Book: 50 Ways to Hex Your Lover

Linda Wisdom
Paranormal
Sourcebooks Casablanca / 2008
Mass Market / 364 Pages
Series Jazz #1

Jazz can't decide whether to scorch him with a fireball or jump into bed with him.
Jasmine Tremaine, a witch who can't stay out of trouble.
Nikolai Gregorivich, a drop-dead gorgeous vampire cop on the trail of a serial killer.
The sizzling love affair between Jazz and Nick has been off-again, on-again-for about 300 years. Mostly off, lately. But now Nick needs Jazz's help, and while Jazz and Nick try to figure out their own hearts and resist their ever-increasing attraction, they must steer clear of a maniacal killer with super-supernatural powers. They are surrounded by a hilarious cast of oddball paranormal characters, including Irma, the chain-smoking ghost who haunts Jazz's sports car, Dweezil, her ghoul of a boss, and Fluff and Puff, a pair of bunny slippers with sharp teeth and short tempers (watch your ankles)!
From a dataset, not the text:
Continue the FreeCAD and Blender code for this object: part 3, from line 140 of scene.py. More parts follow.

I picked this book up because
What I liked the Most? Fluff and Puff – gotta love a pair of destructive bunny slippers

What I liked the Least? The unanswered questions – they just kept building up

Review: This was one of those “I happened to see it” lucky finds. I laughed my way through this book and believe me that is sometimes exactly what the doctor ordered. I enjoyed the fact while there is romance mixed into this book it seemed more focused (other than a scene or two) on a true suspense & the humor of the situations.

I enjoy a book that takes me through a realm of emotions and this book nailed it. Fair warning – it is on the lighter side of the spectrum, so don’t expect all darkness and gloom – hell a pair of snarky acrophobic bunny slippers are featured through out. It’s not Buffy or Anita Blake, and that is exactly what I was looking for when I found this book. I can’t wait to try the next out.
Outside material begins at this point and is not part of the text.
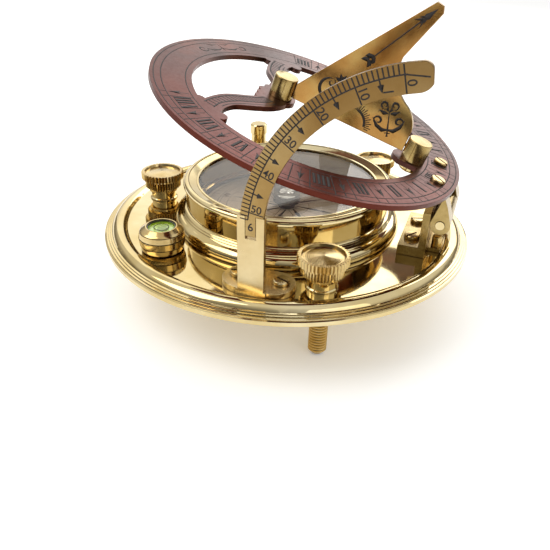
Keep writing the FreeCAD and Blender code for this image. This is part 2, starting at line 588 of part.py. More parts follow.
LUG = [(REACH - KNUCKLE, -RISE), (REACH - KNUCKLE, -THICK), (50.4, -THICK), (52.2, -3.6),
       (REACH + 0.82 * KNUCKLE, -RISE + 0.57 * KNUCKLE), (REACH, -RISE)]
leaf = Part.makeBox(10.0, 2 * LONG - 1.6, 1.5, Vector(40.6, -LONG + 0.8, -THICK - 1.5))
for side in (-1, 1):
    low = side * LONG if side < 0 else MID + 0.2
    width = LONG - MID - 0.2
    strap = [Vector(x, low, h) for x, h in LUG]
    lug = Part.Face(Part.makePolygon(strap + [strap[0]])).extrude(Vector(0, width, 0))
    eye = Part.makeCylinder(KNUCKLE, width, Vector(REACH, low, -RISE), Vector(0, 1, 0))
    leaf = leaf.fuse([lug, eye])
leaf_bore = Part.makeCylinder(S["hinge_pin_radius"] + 0.05, 60, Vector(REACH, -30, -RISE), Vector(0, 1, 0))
leaf = leaf.cut(leaf_bore)
leaf = leaf.cut(disc(S["ring_radius"] + 4, 0, 0, -THICK, 1))
for x, y in LEAF_SCREWS:
    leaf = leaf.cut(disc(1.1, x, y, -6, 1))
ring_leaf = doc.addObject("Part::Feature", "HingeRingLeaf")
ring_leaf.Shape = leaf.removeSplitter()
on_ring(ring_leaf, "hinge_ring_leaf")
leaf_screw = slotted_head(2.3, 1.1, 0.7, 1.05, 2.9)
on_ring(solids("LeafScrews", [placed(leaf_screw, Placement(Vector(x, y, 0), Rotation(UP, turn)))
                              for (x, y), turn in zip(LEAF_SCREWS, (-35.0, -28.0))], "hinge_leaf_screws"))

# Gnomon
AXIS = S["gnomon_axis"]
POST = S["post_radius"]
for name, x, top, inward in (("left", LEFT, 7.0, 1), ("right", RIGHT, 6.7, -1)):
    body = disc(POST, x, 0, 0, top)
    body = body.makeFillet(0.35, [e for e in body.Edges if abs(e.BoundBox.ZMin - top) < 1e-6])
    body = body.fuse(disc(1.1, x, 0, -THICK, 0))
    pin_hole = Vector(x + inward * (POST - 2.4), 0, AXIS)
    body = body.cut(Part.makeCylinder(0.55, 2.6, pin_hole, Vector(inward, 0, 0)))
    body = body.cut(disc(0.7, x, 0, -THICK, 1.0))
    post = doc.addObject("Part::Feature", "GnomonPost_" + name)
    post.Shape = body.removeSplitter()
    on_ring(post, "gnomon_post_" + name)
post_screw = slotted_head(3.1, 1.9, 0.7, 0.68, 2.2)
turned_over = Rotation(Vector(1, 0, 0), 180)
on_ring(solids("PostScrews", [placed(post_screw, Placement(Vector(x, 0, -THICK), turned_over))
                              for x in (LEFT, RIGHT)], "gnomon_post_screws"))

ROOT_LEFT, ROOT_RIGHT = LEFT + POST + 0.15, RIGHT - POST - 0.15
PEAK = S["gnomon_peak"]
gnomon_points = [(ROOT_LEFT, 1.4), (ROOT_RIGHT, 1.4), (ROOT_RIGHT, 8.2), (27.2, 14.6), (20.1, 27.0),
                 (25.3, PEAK - 2.2), (24.6, PEAK - 0.4), (22.4, PEAK), (ROOT_LEFT, 6.2)]
blade = plate("GnomonBlank", "XZ_Plane", gnomon_points, ("gnomon_thick", 0), -S["gnomon_thick"] / 2, {
    2: (30.2, 12.2), 3: (22.1, 19.4)})
blade_bore = rod("BladeBore", 0.6, 60, Placement(Vector(-20, 0, AXIS), Rotation(Vector(0, 1, 0), 90)))
pin_reach = 3.0
keeper = block("BladeBoreStop", (ROOT_LEFT + pin_reach, -2, 0), (ROOT_RIGHT - pin_reach, 2, 6))
blade_ends = cut("BladeEnds", blade_bore, [keeper])
on_ring(cut("GnomonBlade", blade, [blade_ends], "gnomon_blade"))
pins = [Part.makeCylinder(0.5, pin_reach + 1.9, Vector(ROOT_LEFT - 1.9, 0, AXIS), Vector(1, 0, 0)),
        Part.makeCylinder(0.5, pin_reach + 1.9, Vector(ROOT_RIGHT - pin_reach, 0, AXIS), Vector(1, 0, 0))]
on_ring(solids("GnomonPins", pins, "gnomon_pins"))

# Check and write
doc.recompute()
faults = [o.Label for o in doc.Objects if "Invalid" in o.State or "Error" in o.State]
if faults:
    raise RuntimeError("failed objects: " + ", ".join(faults))
os.makedirs("parts", exist_ok=True)
for piece in nodes:
    shape = piece.Shape
    if shape.isNull() or not shape.isValid() or not shape.Solids:
        raise RuntimeError("bad shape: " + piece.Label)
    shape.exportStep("parts/%s.step" % piece.Label)
    box = shape.BoundBox
    print("%-24s solids %d volume %9.1f  x %.1f..%.1f y %.1f..%.1f z %.1f..%.1f" % (
        piece.Label, len(shape.Solids), shape.Volume, box.XMin, box.XMax, box.YMin, box.YMax, box.ZMin, box.ZMax))
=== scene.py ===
import bmesh
import bpy
import json
import math
from mathutils import Matrix, Vector


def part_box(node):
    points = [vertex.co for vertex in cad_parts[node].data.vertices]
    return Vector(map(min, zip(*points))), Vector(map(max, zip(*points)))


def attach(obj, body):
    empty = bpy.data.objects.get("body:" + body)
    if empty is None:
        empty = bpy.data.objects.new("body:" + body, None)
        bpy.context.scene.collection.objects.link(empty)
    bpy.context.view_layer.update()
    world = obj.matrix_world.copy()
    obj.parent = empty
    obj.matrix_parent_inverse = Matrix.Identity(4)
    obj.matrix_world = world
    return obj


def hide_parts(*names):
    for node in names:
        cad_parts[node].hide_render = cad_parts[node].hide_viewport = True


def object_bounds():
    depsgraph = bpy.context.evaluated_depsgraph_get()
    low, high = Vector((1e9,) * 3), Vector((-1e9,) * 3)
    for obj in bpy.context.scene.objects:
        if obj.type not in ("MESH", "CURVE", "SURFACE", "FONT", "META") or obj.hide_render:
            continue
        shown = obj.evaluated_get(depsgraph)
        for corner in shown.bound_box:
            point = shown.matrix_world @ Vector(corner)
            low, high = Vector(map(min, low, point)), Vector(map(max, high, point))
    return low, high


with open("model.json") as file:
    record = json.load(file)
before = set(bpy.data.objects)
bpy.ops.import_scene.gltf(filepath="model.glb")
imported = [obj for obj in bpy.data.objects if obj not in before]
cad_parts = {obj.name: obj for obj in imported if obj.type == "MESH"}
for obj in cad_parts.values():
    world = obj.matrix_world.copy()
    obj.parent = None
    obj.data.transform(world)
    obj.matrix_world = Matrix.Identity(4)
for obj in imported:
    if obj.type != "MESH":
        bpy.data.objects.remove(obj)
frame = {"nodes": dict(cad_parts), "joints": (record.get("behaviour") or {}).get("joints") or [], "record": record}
cadBox = [list(corner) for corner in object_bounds()]
mm = 0.001
reliefDepth = 0.02 * mm
joints = {joint["name"]: joint for joint in frame["joints"]}
print("frame loaded")


# finishes
def toLinear(code):
    channels = [int(code[i:i + 2], 16) / 255 for i in (1, 3, 5)]
    return [c / 12.92 if c <= 0.04045 else ((c + 0.055) / 1.055) ** 2.4 for c in channels] + [1.0]


def addNode(tree, kind, inputs=None, **settings):
    made = tree.nodes.new(kind)
    for key, value in settings.items():
        setattr(made, key, value)
    for key, value in (inputs or {}).items():
        if isinstance(value, bpy.types.NodeSocket):
            tree.links.new(value, made.inputs[key])
        else:
            made.inputs[key].default_value = value
    return made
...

Recommended to: Fans of paranormal chick lit

Best Quote: “But I don’t wanna go to the grocery store! It’s a mean nasty place with soccer moms blocking the aisles as they talk to their friends or on their cell phones, kids running and screaming all over the place. And Fred, the produce guy, fondles his melons. And I’m not allowed to zap any of them! It’s so not fair!”